Educação & Cultura
Estados e municípios devem ser competentes para cuidar da infância, saúde e educação
É imprescindível proteger as crianças da violência e exploração comercial, respeitando seu direito à saúde
No próximo dia 24 de março deve ser julgado pelo Plenário do Supremo Tribunal Federal (STF) a ADI nº 5.631, ajuizada em dezembro de 2016 pela Associação Brasileira de Emissoras de Rádio e Televisão (Abert).
A ADI busca, equivocadamente, sustar os efeitos da Lei nº 13.582 de setembro 2016 do estado da Bahia que determinava: “Fica proibida no estado da Bahia a publicidade, dirigida a crianças, de alimentos e bebidas pobres em nutrientes e com alto teor de açúcar, gorduras saturadas ou sódio”.
Contudo, a mesma Lei nº 13.582 foi alterada por uma nova, a Lei nº 14.045 de dezembro de 2018, mudando substancialmente a redação original e determinando somente que “fica proibida, no estado da Bahia, a comunicação mercadológica dirigida às crianças nos estabelecimentos de educação básica”, abrangendo, assim, campanhas ou shows comerciais infantis realizados ilegalmente por muitas empresas em escolas públicas ou privadas, conforme abusividade já constatada por decisões judiciais no país, como o próprio Tribunal de Justiça de São Paulo (TJSP), que reconheceu a prejudicialidade para saúde de crianças dos shows de uma famosa marca de fast-food.
Assim, é claro e simples o entendimento de que a lei mudou completamente seu escopo e abrangência ao focar apenas em escolas, o que enseja a perda de objeto da ação e, inclusive, a ilegitimidade ativa da própria Abert, associação ligada à radiodifusão e, portanto, sem nexo de afinidade – elemento necessário pela lei e a própria jurisprudência do STF –, entre os seus objetivos institucionais e o conteúdo material da nova lei: as escolas.
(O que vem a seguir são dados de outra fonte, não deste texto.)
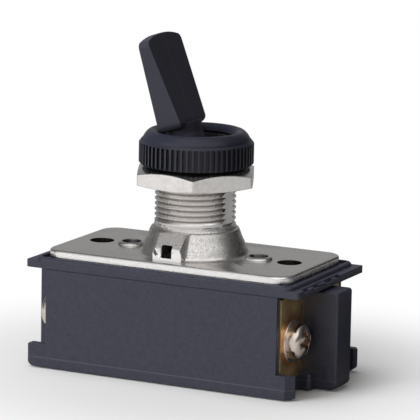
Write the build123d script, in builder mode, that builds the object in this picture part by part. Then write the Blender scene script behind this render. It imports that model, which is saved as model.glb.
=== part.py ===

Entretanto, as entidades empresariais envolvidas no caso defendem o prosseguimento da ação na tentativa de extrair do Supremo algo muito perigoso para os tempos pandêmicos atuais: a competência exclusiva da União para legislar e atuar em temas como esse, relativos à educação, saúde e proteção da criança.
Seria um retrocesso muito grande se a Suprema Corte desse prosseguimento a uma tese que pode irradiar para inúmeros outros casos sobre gestão escolar e da saúde comunitária, que depende muito da avaliação territorial e das demandas de cada contexto pormenorizado.
Assim, é fundamental o reconhecimento de que os estados e municípios brasileiros já são e devem continuar a ser responsáveis por suas escolas, pela saúde e proteção, inclusive de consumo, de seus cidadãos.
Nesse sentido, considerando que a publicidade infantil nas escolas impacta diretamente o desenvolvimento, saúde e educação das crianças, como afirmam os maiores especialistas sobre o tema no mundo, recomendando-se sempre sua restrição, destaca-se a importância de que todos os entes federativos continuem com a competência concorrente para legislar, como o faz de maneira exitosa e reconhecida a Lei Cidade Limpa em São Paulo, proibindo a colocação de publicidade em diversos espaços e meios, não usurpando a competência da União segundo própria jurisprudência do Supremo, como na AI 732.901/SP.
Proteger as crianças da violência e exploração comercial, respeitando seu direito à saúde e a uma educação livre de pressões consumistas com prioridade absoluta é dever de todos, conforme determinado também no artigo 227 da Constituição Federal, inclusive do próprio Supremo, deixando que municípios e estados exerçam seu legítimo e necessário papel de cuidar das crianças em primeiro lugar.